Confounding information about the blatant escape of Nairobi’s Muthaiga Police Station murder suspect Kevin Kinyanjui Kang’ethe has surfaced.
Before fleeing to his native Kenya, Kang’ethe is alleged to have brutally murdered his lover in a US airport.
The bold escape occurred on Wednesday at around 5:30 p.m., in front of the station commander, who only heard a disturbance as her officers tried to pursue the fleeing Kang’ethe, according to a police report that has left the nation’s security apparatus on the spot.
The report states that at approximately 4 p.m., a man known as John Maina Ndegwa showed up at the station and identified himself to the officers as Kang’ethe’s personal lawyer, expressing his want to speak with his client.
The police allegedly complied with the request and removed the suspect from the cells, putting him in the anti-crime office number three alone with his “lawyer.”

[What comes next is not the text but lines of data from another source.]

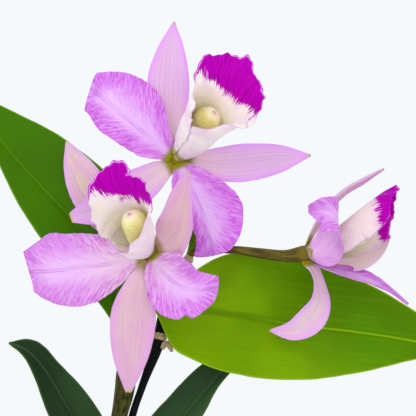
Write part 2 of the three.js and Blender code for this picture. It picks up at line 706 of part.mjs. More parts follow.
const hollow = turned([
  [0, floor + GAP], [bottomRadius - wall - GAP, floor + GAP], [shoulderRadius - wall - GAP, rimFoot],
  [mouthRadius - 2 * GAP, height], [0, height],
]);
const filled = new THREE.BoxGeometry(2 * rimRadius, 2 * rimRadius, MEDIUM_TOP);
const bed = hollow.intersect(solidOf(filled.translate(0, 0, MEDIUM_TOP / 2)));
const filling = join([bed, ...chips()]).intersect(hollow);
add("growing_medium", cut(filling, [...caneCutters, ...sheathCutters, rhizomeCutter]), "medium");

export default plant;
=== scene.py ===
"""The looks of a potted cattleya orchid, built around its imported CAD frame.

Tables are in millimetres, in the CAD's frame: +Z up, the blooms facing -Y, the pot's bottom at the origin.
"""

import math

import bpy
import numpy as np
from mathutils import Euler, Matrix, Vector


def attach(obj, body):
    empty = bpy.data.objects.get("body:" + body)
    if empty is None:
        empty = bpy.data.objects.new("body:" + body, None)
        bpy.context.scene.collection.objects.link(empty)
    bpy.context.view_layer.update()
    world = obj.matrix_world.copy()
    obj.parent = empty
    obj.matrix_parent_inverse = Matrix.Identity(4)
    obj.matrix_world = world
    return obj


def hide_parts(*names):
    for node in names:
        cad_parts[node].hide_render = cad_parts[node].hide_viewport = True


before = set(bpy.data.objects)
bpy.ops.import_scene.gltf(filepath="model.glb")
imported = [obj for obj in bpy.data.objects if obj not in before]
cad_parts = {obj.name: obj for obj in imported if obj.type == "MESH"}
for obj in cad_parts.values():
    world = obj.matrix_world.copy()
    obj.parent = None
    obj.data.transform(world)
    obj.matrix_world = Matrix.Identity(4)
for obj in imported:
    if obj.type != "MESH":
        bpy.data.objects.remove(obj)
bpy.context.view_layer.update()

MM = 0.001
TURN = 2 * math.pi
FRONT = [[0, -1, 0]]

# ---- the plant's forms ----
# The numbers are the CAD's, apart from warmth, border, lap, notches, knots and dot, which only finish
# the looks. A blade has a spine from root to tip, the way its upper face looks (forwards unless told),
# its half-widths to the left and right of the spine (alike unless told), and how far its margins curl up
# towards that face, in degrees (CUPPED unless told). Lists are spread evenly over its length. Others are:
# wave: the height of the waves in its margins, their number and phase
# tip: how far its end slants and is rounded off
# ruffle: the height of a lip's frill, its folds and phase
# warmth: how much of its lilac turns to beige, 0 to 1
# border: the line past which a lip is magenta, by the way it faces in X and Z and how far out it lies
# lap: how much further a lip's margins close over its throat, in degrees
# notches: nicks, by side (-1 left, 1 right), place, depth, width, and how far the margin flares there

CUPPED = [25, 25, 20, 15, 15, 20]

BLOOM_A = dict(
    sepal_top=dict(
        spine=[[28.5, 4, 310], [26, 5, 324], [24.5, 6, 338.5],
               [24.5, 7, 351], [25.5, 9, 365], [27, 12, 378]],
        left=[2.5, 6.5, 10.5, 10.5, 6.5, 0.5], right=[2.5, 7, 10, 10, 6.5, 0.5]),
    sepal_right=dict(
        spine=[[31.5, 4, 308.5], [42.5, 5, 306.5], [54, 6, 306],
               [65, 7, 307], [80.5, 9, 309], [96, 12, 310.5]],
        left=[2.5, 7, 9.5, 9.5, 7, 0.5], right=[2.5, 7, 9, 9.5, 7, 0.5]),
    sepal_low=dict(
        spine=[[27, 5, 306], [19, 4, 301.5], [10, 2, 295], [-1.5, 0, 288], [-13, -2, 283], [-24.5, -4, 279]],
        left=[2.5, 6.5, 9, 9.5, 8, 2.5], right=[2.5, 6.5, 9.5, 10, 7.5, 2.5]),
    petal_left=dict(
        spine=[[26, 3, 309.5], [17.5, 1, 317], [8.5, 0, 324.5],
               [-0.5, 0, 332], [-8, 1, 338.5], [-15, 3, 344]],
        face=[[0.05, -1, 0.1]], left=[3, 9.8, 12.4, 13.3, 11.8, 10.5],
        right=[3, 11, 18.6, 20.6, 17.2, 8.8], curl=[30, 25, 10, -5, -10, -5], wave=(1, 1.6, 0.4),
        tip=(4, 1.5)),
    petal_low=dict(
        spine=[[29.5, 3, 306.5], [33.5, 1, 298], [38, 0, 289],
               [41.5, 0, 280], [44.5, 1, 270], [46.5, 3, 260]],
        face=[[0, -1, 0.05]], left=[3, 10.8, 17.3, 20.4, 17.4, 9.5], right=[3, 8.5, 10, 9, 6.5, 9],
        curl=[30, 25, 15, 10, 0, 0], wave=(1, 1.6, 2.4), tip=(0, 2)),
    lip=dict(
        spine=[[31, 6, 311.5], [38, 1, 317.5], [44.5, -5, 324.5], [50.6, -12, 331.6],
               [55, -18, 339.6], [58.5, -21, 348.8], [62.5, -19, 358.3]],
        face=[[-0.45, -1, -0.1], [-0.45, -1, -0.1], [-0.45, -1, -0.1], [-0.1, -1, -0.3], [-0.1, -1, -0.2]],
        left=[12, 18, 24.5, 28.5, 32.5, 33.5, 34.8, 35.5, 37, 26.5, 23, 17, 8],
        right=[12, 18, 24.5, 28.3, 31.2, 33.6, 36, 36.5, 36.8, 21, 13.7, 8, 4.5],
        curl=[172, 176, 178, 178.5, 178.5, 178, 172, 157, 137, 73, 33, 12, 0], tip=(0, 2.5),
        ruffle=(1.5, 7, 0.5), border=dict(towards=(0.62, 0.78), at=299.5), lap=6,
        notches=[(-1, 0.7, 3, 0.02, 0), (1, 0.672, 0, 0.014, 6.5), (1, 0.79, 2.5, 0.03, 0)]),
)

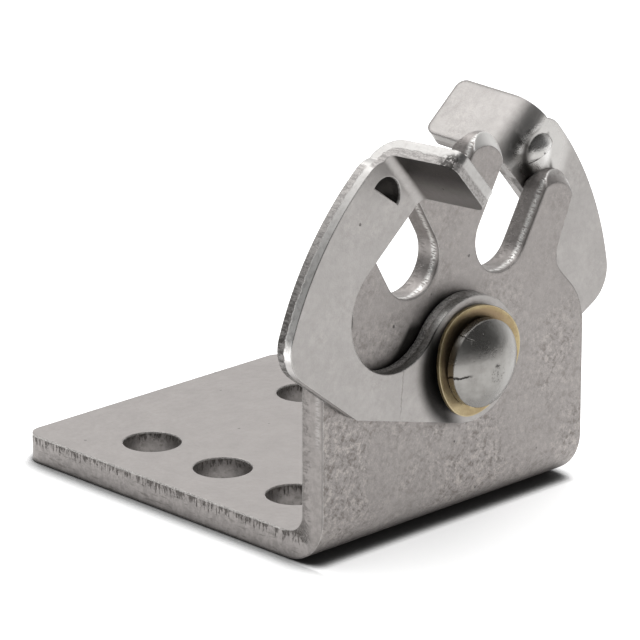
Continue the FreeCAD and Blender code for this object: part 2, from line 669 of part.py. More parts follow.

“After a short while the prisoner escaped by running away and left the lawyer behind. At the time of the escape the station commander Chief Inspector Esther Muchomba was chairing a meeting/lecture with all the Anti-crime personnel and members of inspectorate while at her office, she was alerted by a loud noise of officers who were chasing the prisoner along Thika Super Highway but they did not manage to re-arrest him,” reads the report in part.
It’s unclear how the suspect managed to outwit armed officers in broad daylight.
Since then, four police officers who were on duty—Ann Wanjiku, a station guard; Elijah Kipkiror, a cell sentry; James Maina [ report ] and Hassan Saman, a station guard—have been placed under arrest while they are being questioned about the event.
John Maina Ndegwa, the counsel, is detained by the police as well.
Kang’ethe is suspected of killing a 31-year-old Whitman, Massachusetts resident who was born in Kenya. Her body was found in November of last year inside a car at Boston’s Logan Airport.
When investigators presented Kang’ethe in court after his arrest in Nairobi on a miscellaneous application, they were given 30 days to hold him while they decided whether to extradite him to the US, where he is sought for murder.